For other biometric experiments it might look differently.
In the given example the behavior of the ``ReplayPadDatabase`` class is defined by the ``bob.pad.base.database.PadDatabase`` base class, which sates that two methods must be implemented in the high level database implementation: ``objects()`` and ``annotations()``. The ``objects()`` method returns a list of instances of ``ReplayPadFile`` class. The ``annotations()`` method is empty, since the developer of the code decided to return the annotations in the ``*File`` class. Note: you are not obliged to do it that way, it's just a matter of taste.

At this point, having all necessary classes in place, we are done with implementation of the high level database interface!

Just a few small things have to be done to register our high level interface in the corresponding biometric framework.

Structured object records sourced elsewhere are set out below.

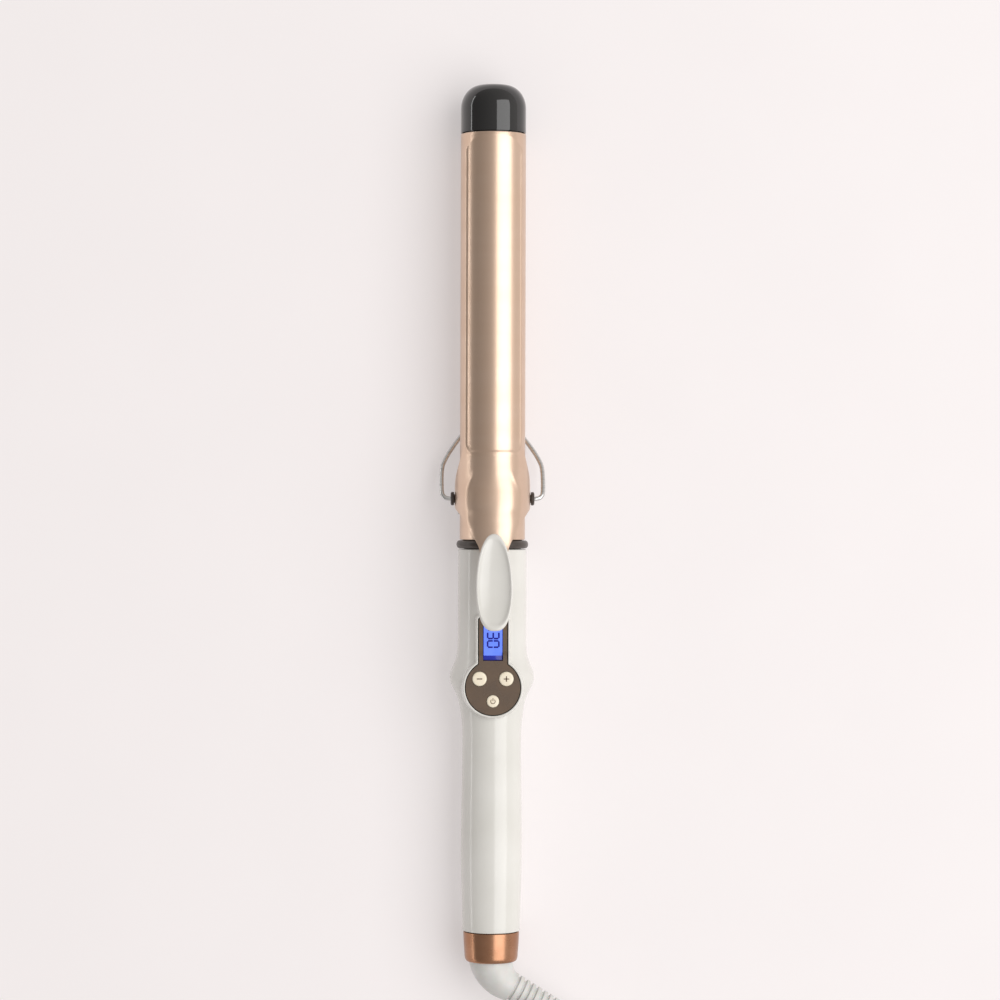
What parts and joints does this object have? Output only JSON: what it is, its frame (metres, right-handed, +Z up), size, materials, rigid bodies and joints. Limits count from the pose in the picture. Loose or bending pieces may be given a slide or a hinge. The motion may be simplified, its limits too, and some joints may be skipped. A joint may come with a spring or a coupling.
{
  "type": "curling wand",
  "caption": "Hair curling wand with a sprung clip on a round heated barrel, a fold-out wire stand and a digital handle.",
  "frame": {"origin": "on the table, under the middle of the wand's length and width, with the wand lying clip upward", "axes": "+Y along the wand to its tip, +Z up through the clip and the control panel, +X to the right seen from above with the tip away"},
  "size_m": [0.0767, 0.5243, 0.049],
  "materials": {
    "black_gloss": "polished",
    "champagne_metal": "anodised, satin polished",
    "copper_metal": "metallic, polished",
    "chrome_wire": "mirror",
    "screw_steel": "plain",
    "spring_steel": "tempered",
    "aluminium": "milled",
    "brass": "plain",
    "brown_plastic": "satin",
    "white_plastic": "gloss",
    "taupe_plastic": "satin",
    "ivory_plastic": "satin",
    "display": "gloss",
    "circuit_laminate": "solder mask",
    "dark_plastic": "matt",
    "ceramic": "bisque",
    "boot_rubber": "satin",
    "cord_jacket": "satin",
    "plug_plastic": "satin",
    "tie_strap": "woven",
    "red_wire": "satin",
    "blue_wire": "satin",
    "sensor_sleeve": "braided glass fibre",
    "capacitor_film": "gloss"
  },
  "bodies": {
    "wand": {"barrel_collar": "brown_plastic", "barrel_tip_cap": "black_gloss", "barrel_tube": "champagne_metal", "circuit_board": "circuit_laminate", "clip_spring": "spring_steel", "contact_brush_live": "brass", "contact_brush_neutral": "brass", "contact_holder": "dark_plastic", "control_chip": "dark_plastic", "control_panel": "taupe_plastic", "display_module": "dark_plastic", "display_window": "display", "end_cap": "copper_metal", "handle_front_shell": "white_plastic", "handle_rear_shell": "white_plastic", "handle_screw": "screw_steel", "heater_block_lower": "aluminium", "heater_block_upper": "aluminium", "heater_triac": "dark_plastic", "heater_wire_live": "red_wire", "heater_wire_neutral": "blue_wire", "heating_element": "ceramic", "mains_capacitor": "capacitor_film", "mains_wire_live": "red_wire", "mains_wire_neutral": "blue_wire", "pivot_band": "screw_steel", "pivot_bush_left": "brown_plastic", "pivot_bush_right": "brown_plastic", "sensor_wire": "sensor_sleeve", "spring_rivet": "screw_steel", "switch_minus": "dark_plastic", "switch_plus": "dark_plastic", "switch_power": "dark_plastic", "temperature_sensor": "black_gloss", "triac_heat_sink": "aluminium"},
    "clip": {"clip_plate": "champagne_metal", "thumb_lever": "white_plastic", "lever_screw": "screw_steel"},
    "stand": {"stand_wire": "chrome_wire"},
    "minus_button": {"button_minus": "ivory_plastic"},
    "plus_button": {"button_plus": "ivory_plastic"},
    "power_button": {"button_power": "ivory_plastic"},
    "cord_swivel": {"swivel_hub": "boot_rubber", "slip_ring_outer": "brass", "slip_ring_inner": "brass", "strain_relief": "boot_rubber", "cord_lead": "cord_jacket", "cord_hank": "cord_jacket", "cord_tie": "tie_strap", "cord_tail": "cord_jacket", "plug_strain_relief": "plug_plastic", "plug_body": "plug_plastic", "plug_blade_left": "brass", "plug_blade_right": "brass"}
  },
  "joints": [
    {"name": "clip_hinge", "type": "hinge", "parent": "wand", "child": "clip", "pos_m": [0, 0.00935, 0.01505], "axis": [1, 0, 0], "range_deg": [0, 16], "stiffness_Nm_per_rad": 0.6, "springref_deg": -20.05, "deforming": ["clip_spring"]},
    {"name": "stand_hinge", "type": "hinge", "parent": "wand", "child": "stand", "pos_m": [0, 0.00935, 0.01505], "axis": [-1, 0, 0], "range_deg": [0, 75]},
    {"name": "minus_button_press", "type": "slide", "parent": "wand", "child": "minus_button", "axis": [0, 0, -1], "range_m": [0, 0.0006], "stiffness_N_per_m": 600, "springref_m": -0.0004},
    {"name": "plus_button_press", "type": "slide", "parent": "wand", "child": "plus_button", "axis": [0, 0, -1], "range_m": [0, 0.0006], "stiffness_N_per_m": 600, "springref_m": -0.0004},
    {"name": "power_button_press", "type": "slide", "parent": "wand", "child": "power_button", "axis": [0, 0, -1], "range_m": [0, 0.0006], "stiffness_N_per_m": 600, "springref_m": -0.0004},
    {"name": "cord_swivel_turn", "type": "hinge", "parent": "wand", "child": "cord_swivel", "pos_m": [0, -0.16035, 0.01505], "axis": [0, 1, 0], "continuous": true}
  ]
}
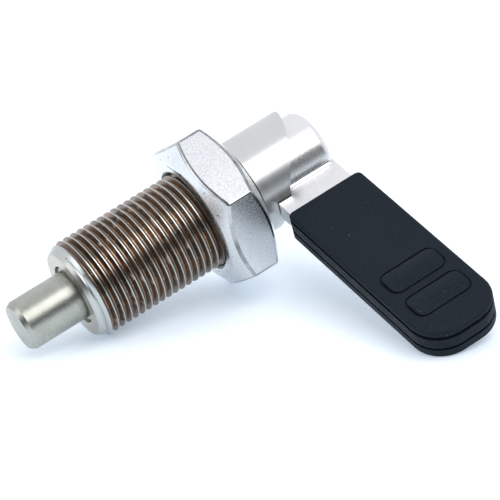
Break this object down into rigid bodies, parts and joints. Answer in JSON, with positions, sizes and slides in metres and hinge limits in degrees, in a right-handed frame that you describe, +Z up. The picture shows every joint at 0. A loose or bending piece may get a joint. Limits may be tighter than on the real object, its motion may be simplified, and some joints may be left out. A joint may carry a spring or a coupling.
{
  "type": "cam-lever indexing plunger",
  "caption": "Threaded indexing plunger whose side lever draws the pin in along a cam as it turns, with a hexagon lock nut and a moulded grip.",
  "frame": {"origin": "centre of the bounding box, on the level surface the part lies on", "axes": "+Z up; the plunger axis lies in the XZ plane and rises towards +X at 13.9 degrees, so the pin points down towards -X; the lever points towards -Y"},
  "size_m": [0.0718, 0.073, 0.0336],
  "materials": {
    "sleeve_steel": "satin",
    "nut_steel": "polished",
    "pin_steel": "fine matte",
    "spring_steel": "drawn wire",
    "dowel_steel": "ground",
    "lever_steel": "satin",
    "grip_plastic": "fine grain"
  },
  "bodies": {
    "guide": {"guide_sleeve": "sleeve_steel"},
    "nut": {"lock_nut": "nut_steel"},
    "spring": {"return_spring": "spring_steel"},
    "lever": {"plunger_pin": "pin_steel", "cross_pin": "dowel_steel", "cam_lever": "lever_steel", "grip_cap": "grip_plastic"}
  },
  "joints": [
    {"name": "nut_travel", "type": "slide", "parent": "guide", "child": "nut", "axis": [0.9705, 0, 0.241], "range_m": [-0.024, 0]},
    {"name": "pin_slide", "type": "slide", "parent": "guide", "child": "spring", "axis": [0.9705, 0, 0.241], "range_m": [0, 0.012], "stiffness_N_per_m": 2500, "springref_m": -0.006, "deforming": ["return_spring"]},
    {"name": "lever_turn", "type": "hinge", "parent": "spring", "child": "lever", "pos_m": [0.02205, 0.02129, 0.02026], "axis": [0.9705, 0, 0.241], "range_deg": [0, 180]}
  ],
  "couplings": [
    {"joint": "lever_turn", "follows": "pin_slide", "rad_per_m": 261.8}
  ]
}
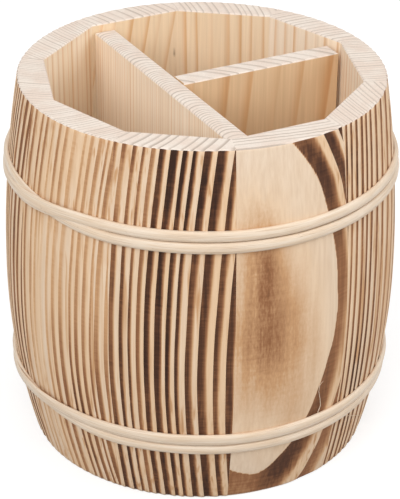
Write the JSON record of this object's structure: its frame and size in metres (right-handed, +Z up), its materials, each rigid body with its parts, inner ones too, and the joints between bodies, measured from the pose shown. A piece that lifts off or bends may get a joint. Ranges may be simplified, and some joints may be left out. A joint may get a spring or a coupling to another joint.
{
  "type": "utensil caddy",
  "caption": "Barrel-shaped coopered wooden utensil caddy with interlaced split-cane hoops and a loose T-shaped divider that makes separate compartments.",
  "frame": {"origin": "centre of the barrel's foot, on the surface the caddy rests on", "axes": "+Z up the barrel's axis; -Y is the front, square to a flat stave; +X points at the stave joint that the short divider runs to"},
  "size_m": [0.1469, 0.1463, 0.1425],
  "materials": {
    "charred_cedar": "charred and brushed outside, bare inside",
    "bare_cedar": "planed, bare",
    "split_cane": "split and shaved, bare"
  },
  "bodies": {
    "tub": {"stave_01": "charred_cedar", "stave_02": "charred_cedar", "stave_03": "charred_cedar", "stave_04": "charred_cedar", "stave_05": "charred_cedar", "stave_06": "charred_cedar", "stave_07": "charred_cedar", "stave_08": "charred_cedar", "stave_09": "charred_cedar", "stave_10": "charred_cedar", "floor_board_left": "bare_cedar", "floor_board_right": "bare_cedar", "upper_hoop_strip_a": "split_cane", "upper_hoop_strip_b": "split_cane", "lower_hoop_strip_a": "split_cane", "lower_hoop_strip_b": "split_cane"},
    "divider_insert": {"long_divider": "bare_cedar", "short_divider": "bare_cedar"}
  },
  "joints": [
    {"name": "insert_lift", "type": "slide", "parent": "tub", "child": "divider_insert", "axis": [0, 0, 1], "range_m": [0, 0.13]}
  ]
}
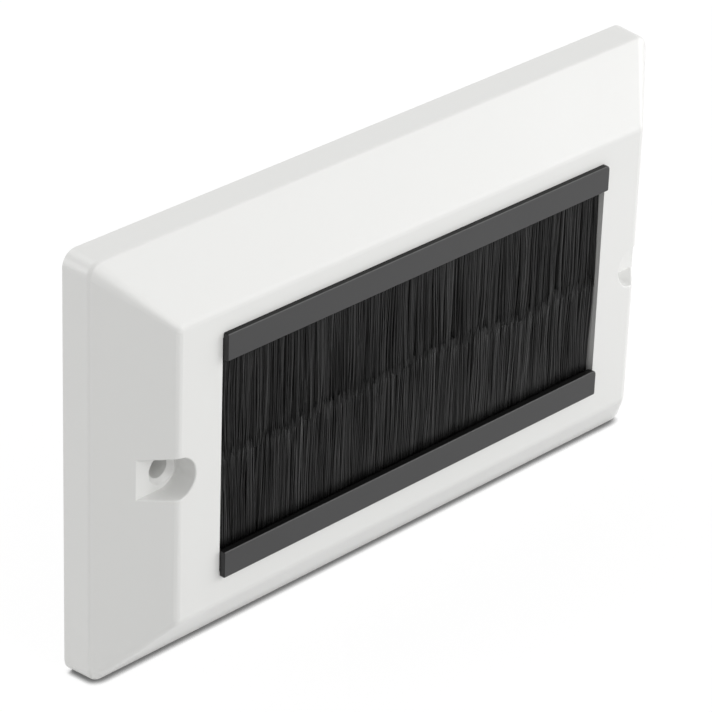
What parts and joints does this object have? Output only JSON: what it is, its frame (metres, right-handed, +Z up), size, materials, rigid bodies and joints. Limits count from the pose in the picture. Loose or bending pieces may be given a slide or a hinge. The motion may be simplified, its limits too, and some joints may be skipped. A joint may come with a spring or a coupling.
{
  "type": "brush cable cover",
  "caption": "Bevelled white double wall plate with a wide slot closed by two black brush strips that meet in the middle, for passing cables through a wall.",
  "frame": {"origin": "middle of the plate's back face, on the wall, halfway between the two fixing holes", "axes": "+X to the right seen from the front, +Y into the wall, +Z up; the front faces -Y"},
  "size_m": [0.146, 0.0179, 0.086],
  "materials": {
    "white_plastic": "satin moulded white",
    "black_plastic": "satin moulded black",
    "strip_metal": "galvanised folded sheet",
    "wire_metal": "drawn wire",
    "bristle_fibre": "fine black filaments"
  },
  "bodies": {
    "root": {"faceplate": "white_plastic", "upper_holder": "black_plastic", "lower_holder": "black_plastic", "upper_channel": "strip_metal", "lower_channel": "strip_metal", "upper_wire": "wire_metal", "lower_wire": "wire_metal", "upper_bristles": "bristle_fibre", "lower_bristles": "bristle_fibre"}
  },
  "joints": []
}
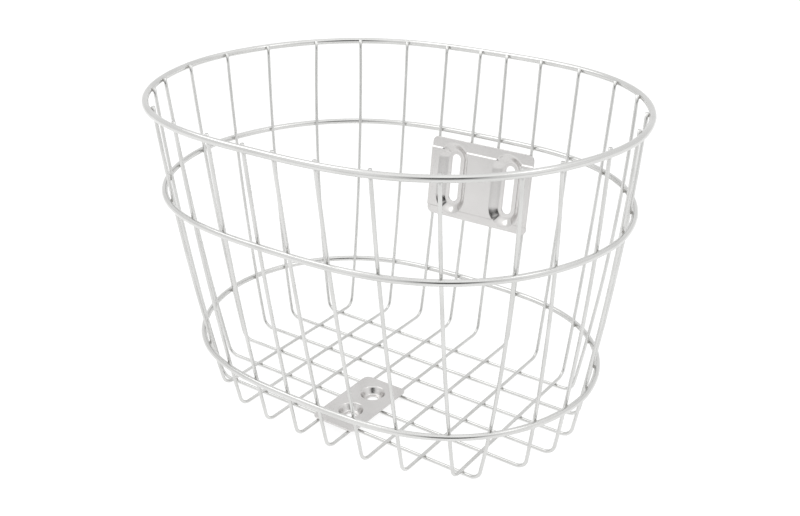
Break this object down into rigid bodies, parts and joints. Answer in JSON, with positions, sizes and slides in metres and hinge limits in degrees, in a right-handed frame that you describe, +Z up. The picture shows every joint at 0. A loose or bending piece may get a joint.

- First, import your package in the ``__init__.py`` file located in the folder containing the implementation of HLDI: ``from .replay import ReplayPadDatabase``

- Next, create an instance of the ``*Database`` class with default configuration. For example, for the ``ReplayPadDatabase`` class used in ``bob.pad.face`` framework, the default configuration file ``/bob/pad/face/config/database/replay.py`` is as follows:

.. code:: python

    # The original_directory is taken from the .bob_bio_databases.txt file located in your home directory
    original_directory = "[YOUR_REPLAY_ATTACK_DIRECTORY]"
    original_extension = ".mov" # extension of the data files

    database = ReplayPadDatabase(
        protocol='grandtest',
        original_directory=original_directory,
        original_extension=original_extension,
        training_depends_on_protocol=True,
    )

- Finally, in the ``setup.py`` file of the corresponding biometric framework, add the entry pointing to your default configuration. In the case of observed PAD example the code is:

.. code:: python

    entry_points = {

        'bob.pad.database': [
            'replay = bob.pad.face.config.database.replay:database',
            ],

    },

That's it! Now we are ready to use our database in the corresponding biometric framework.